**The data**
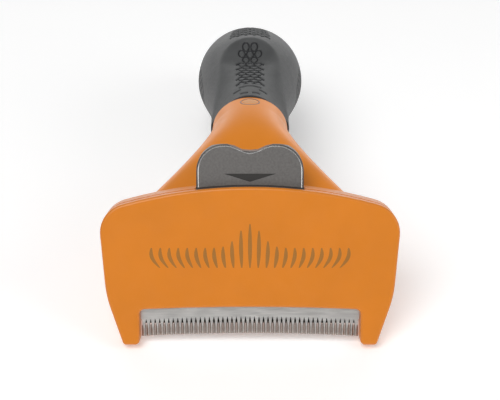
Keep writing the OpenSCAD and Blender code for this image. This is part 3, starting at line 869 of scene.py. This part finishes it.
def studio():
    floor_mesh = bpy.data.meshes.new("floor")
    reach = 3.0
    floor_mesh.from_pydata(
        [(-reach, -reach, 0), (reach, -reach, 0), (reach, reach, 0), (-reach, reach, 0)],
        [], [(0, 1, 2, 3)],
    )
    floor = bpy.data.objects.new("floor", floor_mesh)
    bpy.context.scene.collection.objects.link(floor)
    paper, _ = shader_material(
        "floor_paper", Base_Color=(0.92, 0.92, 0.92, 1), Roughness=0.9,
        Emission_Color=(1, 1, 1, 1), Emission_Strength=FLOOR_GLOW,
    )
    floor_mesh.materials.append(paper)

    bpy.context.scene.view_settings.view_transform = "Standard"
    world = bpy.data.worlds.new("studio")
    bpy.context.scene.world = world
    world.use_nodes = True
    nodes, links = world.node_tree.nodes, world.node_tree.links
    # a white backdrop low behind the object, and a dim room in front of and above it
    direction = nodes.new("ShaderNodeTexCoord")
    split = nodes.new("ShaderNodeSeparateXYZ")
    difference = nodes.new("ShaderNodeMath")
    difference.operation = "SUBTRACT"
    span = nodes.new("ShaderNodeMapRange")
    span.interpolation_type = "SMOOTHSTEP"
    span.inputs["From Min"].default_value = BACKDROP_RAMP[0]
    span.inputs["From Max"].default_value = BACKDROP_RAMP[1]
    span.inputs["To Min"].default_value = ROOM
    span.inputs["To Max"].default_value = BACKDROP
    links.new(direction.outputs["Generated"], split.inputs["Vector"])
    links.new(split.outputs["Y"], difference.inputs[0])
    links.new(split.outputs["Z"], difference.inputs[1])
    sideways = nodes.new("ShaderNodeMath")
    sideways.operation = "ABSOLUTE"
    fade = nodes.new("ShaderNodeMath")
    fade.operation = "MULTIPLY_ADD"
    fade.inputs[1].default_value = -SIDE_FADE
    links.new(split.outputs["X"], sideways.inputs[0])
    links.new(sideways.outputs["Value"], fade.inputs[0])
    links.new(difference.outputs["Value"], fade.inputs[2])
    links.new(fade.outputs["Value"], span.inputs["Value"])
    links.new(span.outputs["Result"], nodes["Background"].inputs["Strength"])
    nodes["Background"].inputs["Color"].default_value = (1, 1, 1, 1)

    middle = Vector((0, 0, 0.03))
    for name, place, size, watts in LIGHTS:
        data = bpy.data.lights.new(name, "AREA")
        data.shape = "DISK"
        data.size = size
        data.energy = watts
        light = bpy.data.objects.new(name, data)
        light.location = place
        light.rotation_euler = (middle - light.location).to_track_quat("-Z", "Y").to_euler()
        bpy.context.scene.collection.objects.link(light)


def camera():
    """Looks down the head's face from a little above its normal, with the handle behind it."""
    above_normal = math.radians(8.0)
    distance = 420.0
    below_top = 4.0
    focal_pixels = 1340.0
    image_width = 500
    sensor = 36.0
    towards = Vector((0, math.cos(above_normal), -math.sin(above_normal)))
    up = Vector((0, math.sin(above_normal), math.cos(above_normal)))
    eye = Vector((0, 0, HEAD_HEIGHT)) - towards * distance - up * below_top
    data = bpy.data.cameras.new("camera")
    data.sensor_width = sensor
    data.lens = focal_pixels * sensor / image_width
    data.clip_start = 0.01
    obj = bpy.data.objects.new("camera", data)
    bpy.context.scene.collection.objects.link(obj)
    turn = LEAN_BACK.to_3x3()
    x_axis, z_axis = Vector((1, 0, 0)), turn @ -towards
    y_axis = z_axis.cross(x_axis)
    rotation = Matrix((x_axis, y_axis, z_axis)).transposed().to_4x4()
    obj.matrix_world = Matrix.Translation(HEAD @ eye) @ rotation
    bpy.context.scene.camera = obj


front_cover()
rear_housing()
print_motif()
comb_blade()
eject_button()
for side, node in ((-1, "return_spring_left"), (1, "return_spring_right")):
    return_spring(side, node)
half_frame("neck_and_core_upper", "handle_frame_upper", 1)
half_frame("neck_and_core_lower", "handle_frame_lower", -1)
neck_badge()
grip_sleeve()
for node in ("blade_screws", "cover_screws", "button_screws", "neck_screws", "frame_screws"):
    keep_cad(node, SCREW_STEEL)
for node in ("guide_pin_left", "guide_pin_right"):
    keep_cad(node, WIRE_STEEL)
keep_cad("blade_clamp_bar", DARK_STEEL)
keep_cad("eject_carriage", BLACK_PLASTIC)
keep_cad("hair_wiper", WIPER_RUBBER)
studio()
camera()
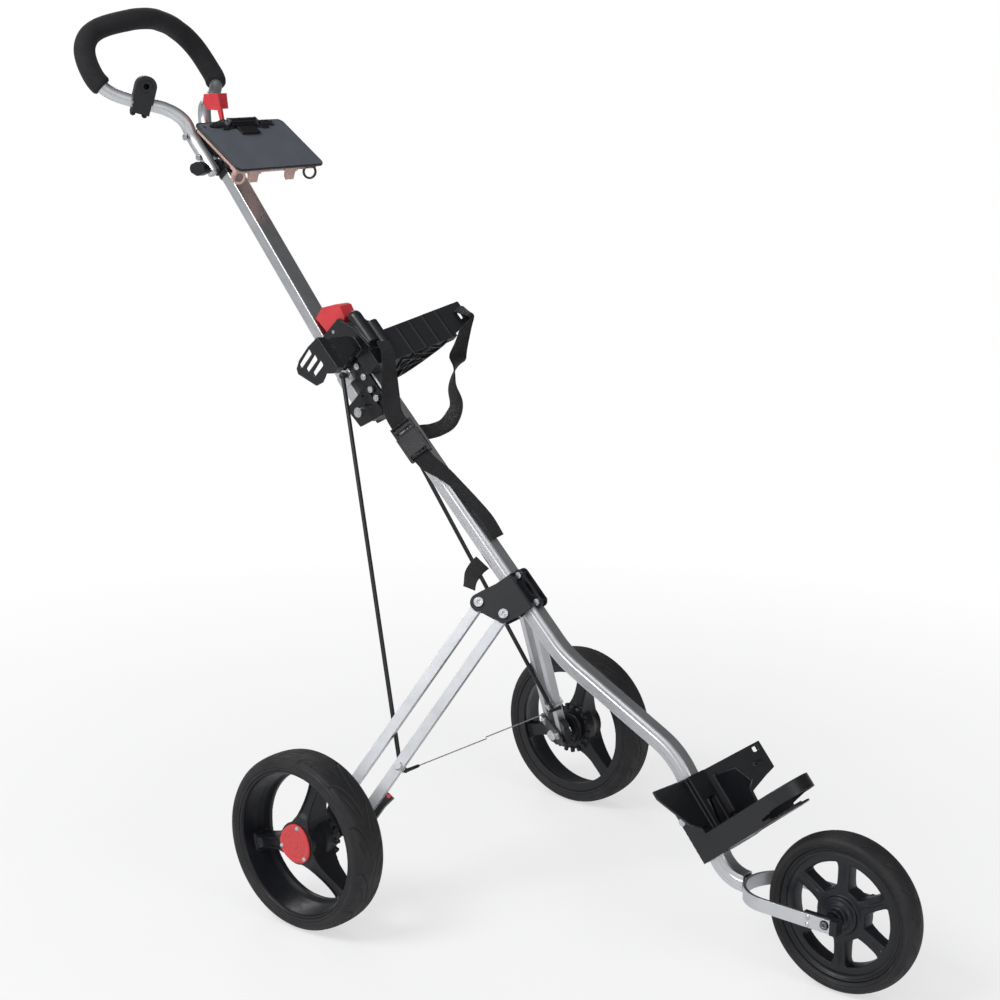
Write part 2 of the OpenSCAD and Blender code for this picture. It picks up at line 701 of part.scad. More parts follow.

**Your instructions**
Find how many lines in the listing contain the word "OpenSCAD" and give that count alone.

**Answer to this exercise**
2